Renault has released an audio clip of the sound from its 2014 Formula 1 engine.
The noise that the new turbocharged "green" engines will make has been a hot topic ahead of the introduction of the new rules. F1 commercial chief Bernie Ecclestone has argued that the 2014 engines will be too quiet for F1 and will harm the sport's spectacle. But Renault engine chief Rob White said the turbo noise would be different, but still impressive.
To listen to the audio of Renault's 2014 F1 engine, click here
"The sound of the engine is the sum of three principal components, exhaust, intake and mechanical noise," he said. "On fired engines, exhaust noise dominates, but the other two sources are not trivial and would be loud if the exhaust noise was suppressed and contribute to the perceived sound of the engines in the car.
"All three sources are still present on the V6. At the outset, there is more energy in each combustion event but there are fewer cylinders turning at lower speed and both intake and exhaust noise are attenuated by the turbo.
"Overall, the sound pressure level (so the perceived volume) is lower and the nature of the sound reflects the new architecture. The car will still accelerate and decelerate rapidly, with instant gearshifts. The engines remain high revving, ultra high output competition engines."
White doubts anyone will be disappointed with the V6 sound.

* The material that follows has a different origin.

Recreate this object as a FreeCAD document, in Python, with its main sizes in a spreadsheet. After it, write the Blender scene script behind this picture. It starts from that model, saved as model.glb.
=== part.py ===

"Fundamentally the engine noise will still be loud," he said. "It will wake you from sleep, and circuit neighbors will still complain. The engine noise is just a turbocharged noise rather than a normally aspirated noise: you can just hear the turbo when the driver lifts off the throttle and the engine speed drops.
"I am sure some people will be nostalgic for the sound of engines from previous eras, including the preceding V8, but the sound of the new-generation power units is just different. It's like asking whether you like Motorhead or AC/DC. Ultimately it is a matter of personal taste. Both in concert are still pretty loud."